Las imágenes siempre ayudan a hacer más animada una conferencia, decidió mientras cruzaba el puente de Newport de la carretera 138. Hasta el año pasado, la última diapositiva era un fragmento de la Guía de etiqueta de Amy Vanderbilt, de 1952, en el que se explicaba que los zapatos de charol eran inapropiados para un funeral. Para acompañar el texto había puesto fotos de zapatos de charol: modelos de niño, de mujer de vestir, y abotinados de hombre, todo para crear un efecto extraño.
Pero ahora se le había ocurrido una nueva manera de terminar la conferencia. Me pregunto qué dirán las generaciones futuras cuando vean ilustraciones de viudas en minifalda roja y deudos en tejanos y cazadora de piel. ¿Considerarán esta ropa una costumbre social y cultural de profundo significado, del mismo modo que nosotros tratamos de interpretar el atuendo del pasado? Y si es así, ¿les gustaría tener la oportunidad de escuchar a escondidas algunas de estas interpretaciones?

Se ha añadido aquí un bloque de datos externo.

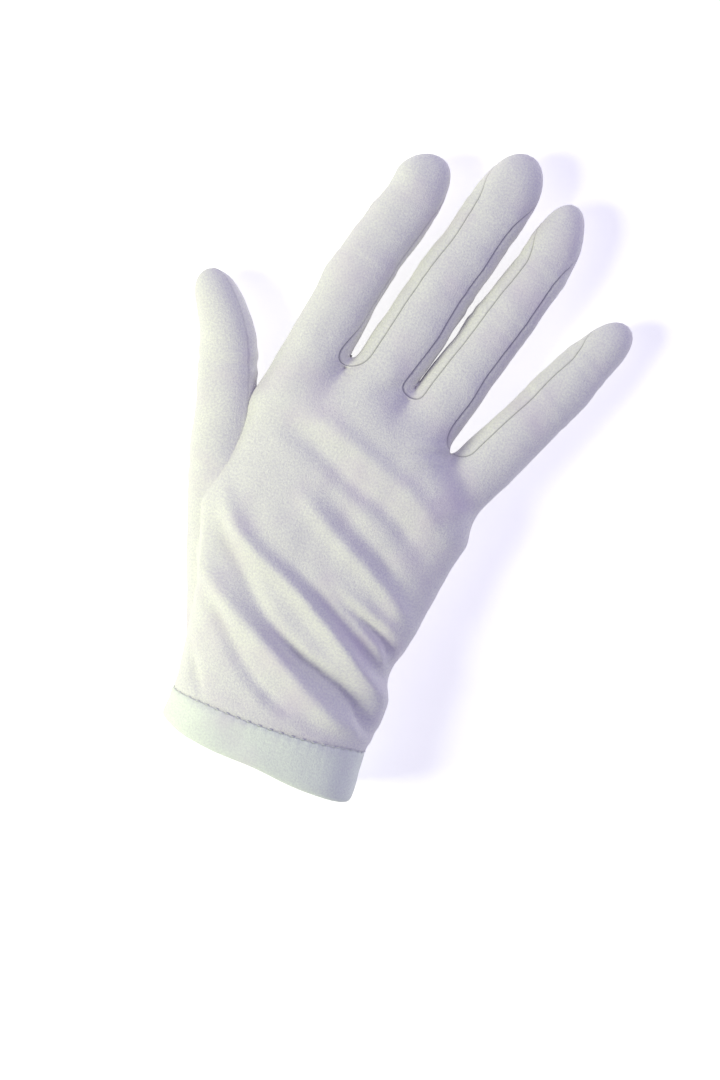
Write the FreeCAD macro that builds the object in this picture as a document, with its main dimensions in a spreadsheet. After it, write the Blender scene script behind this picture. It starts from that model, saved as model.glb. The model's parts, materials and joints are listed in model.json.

Ese final le gustaba, suavizaría la inquieta reacción que siempre provocaba su explicación del hecho de que en la comunidad beerawan vestían al viudo o a la viuda con harapos, porque creían que el alma del muerto empezaba a vagar inmediatamente después de que la persona dejara de respirar y tal vez albergara cierta hostilidad hacia los vivos, incluso hacia aquellos que el difunto había amado. Probablemente los harapos eran un reflejo apropiado de dolor y profundo duelo.
Con ese pensamiento en mente, recogió las diapositivas en el museo. Percibía una tensión entre la difunta Nuala y la viva Maggie. Era hostilidad hacia Maggie y había que avisarle.
Sabía el número de Nuala de memoria, y lo marcó desde la oficina del museo débilmente iluminada. Estaba a punto de colgar cuando oyó que Maggie atendía agitada, pero colgó de todos modos.
La advertencia le parecería rara y no quería que pensara que estaba loco.
—No estoy loco —dijo en voz alta. Después rió—. Ni tampoco soy raro.